▶ _Provided data_
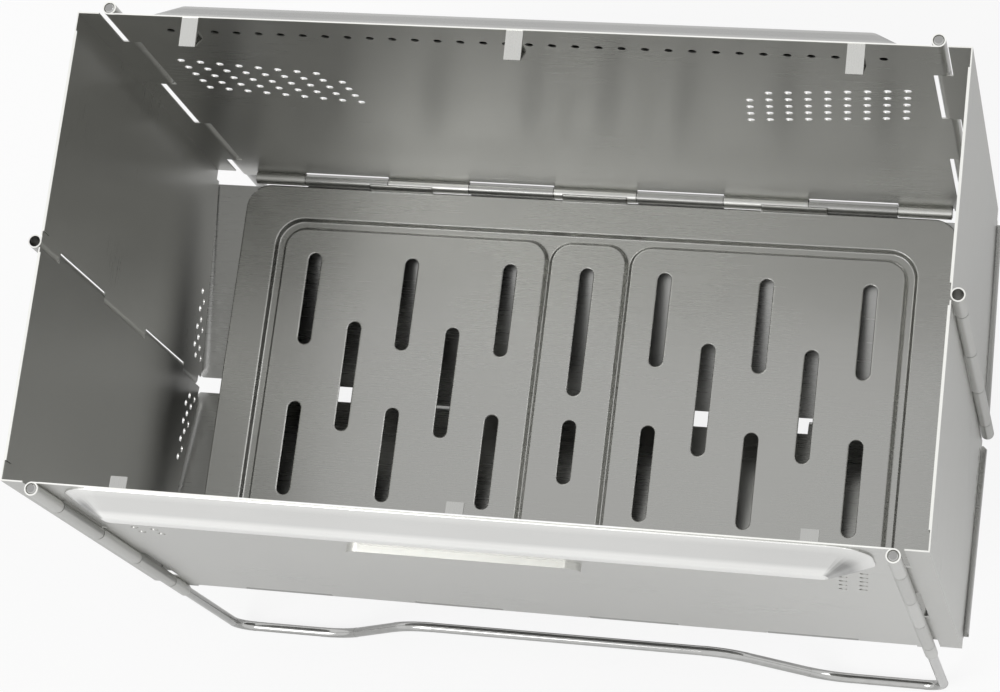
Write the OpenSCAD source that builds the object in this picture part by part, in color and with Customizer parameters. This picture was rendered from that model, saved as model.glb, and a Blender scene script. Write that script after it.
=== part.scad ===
// Flatpack charcoal grill: two flat walls on bent-wire legs, folding side panels,
// a hinged V-shaped floor and a lift-out charcoal plate. Millimetres, +Z up.
// The origin is on the ground under the middle of the grill. +X is the long way.

/* [Body] */
// distance between the left and right corner hinge axes
body_w = 304; // [260:1:360]
// clear depth between the front and rear walls
body_d = 177; // [150:1:220]
// height of the wall tops above the ground
top_z = 263; // [240:1:300]
// height of the charcoal plate above the ground
deck_z = 82; // [74:1:100]
// how far the side panels stand outside the corner hinge axes
gusset_out = 11.4; // [9:0.1:14]

/* [Sheet and wire] */
// thickness of the steel sheet
sheet = 0.5; // [0.4:0.05:0.8]
// diameter of the leg wire and the hinge pins
wire = 4; // [3.6:0.1:4.4]
// running clearance around a hinge pin
slip = 0.04; // [0.03:0.01:0.08]
// gap between neighbouring knuckles of a hinge
seam = 0.5; // [0.3:0.1:0.8]
// clearance between a knuckle and the sheet edge beside it
relief = 1; // [0.8:0.1:1.6]

/* [Hinges] */
// length of the top knuckle of a corner hinge
corner_top = 28.4; // [24:0.1:32]
// length of the three long knuckles of a corner hinge
corner_step = 45.2; // [36:0.1:46]
// length of the top knuckle of a side panel's middle hinge
middle_top = 20.6; // [16:0.1:26]
// length of the three long knuckles of a side panel's middle hinge
middle_step = 50.6; // [40:0.1:51]
// how far a side pin sits below the top of its knuckle
pin_recess = 12; // [4:0.5:14]

/* [Floor] */
// slope of each half of the floor
floor_slope = 12.8; // [10:0.1:16]
// height of the floor hinge axis over the charcoal plate
floor_hinge_z = 0.7; // [0.4:0.1:1]
// width of the slit left between the two floor halves
floor_slit = 6.5; // [6:0.1:9]
// diameter of the pins in the middle of the floor
middle_pin = 3.4; // [3.2:0.1:3.6]
// height of the lip at each end of the floor
lip_h = 5; // [3:0.5:7]
// clearance that lets the floor rise under the side panels
floor_rise = 4.5; // [4.4:0.1:6]

/* [Charcoal plate] */
// length of the charcoal plate
plate_w = 298; // [250:1:300]
// depth of the groove pressed into the plate
groove_d = 2; // [1:0.1:2.4]
// width of the groove at its top
groove_w = 5; // [4:0.1:7]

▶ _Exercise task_
Give again, word for word, the lines of the listing, starting at its first line and ending with the line containing "the long way.".

▶ _Solution for this exercise_
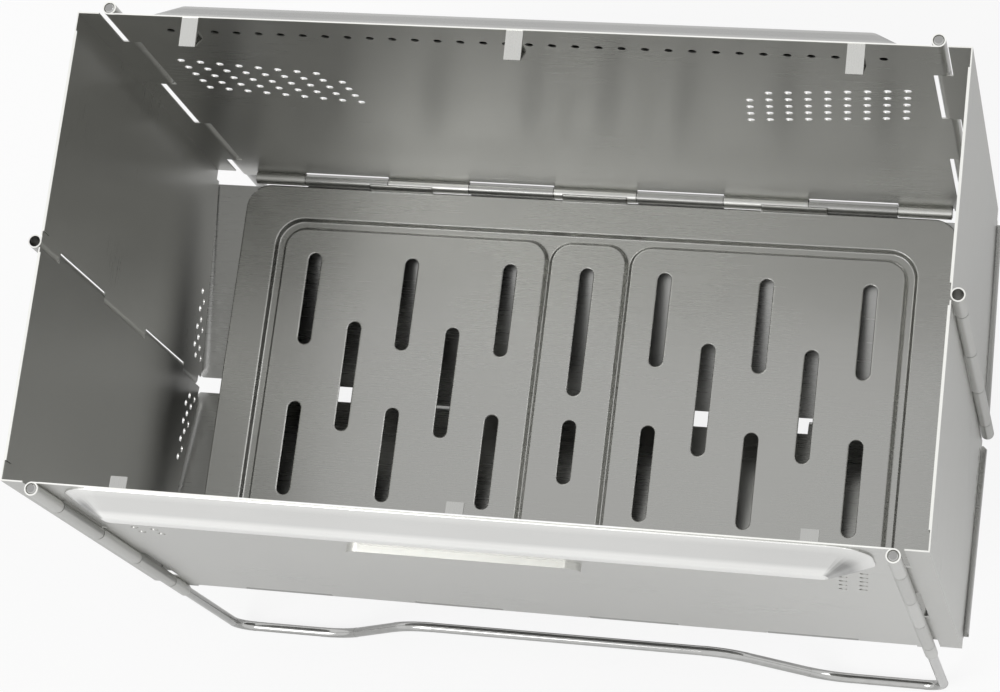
Write the OpenSCAD source that builds the object in this picture part by part, in color and with Customizer parameters. This picture was rendered from that model, saved as model.glb, and a Blender scene script. Write that script after it.
=== part.scad ===
// Flatpack charcoal grill: two flat walls on bent-wire legs, folding side panels,
// a hinged V-shaped floor and a lift-out charcoal plate. Millimetres, +Z up.
// The origin is on the ground under the middle of the grill. +X is the long way.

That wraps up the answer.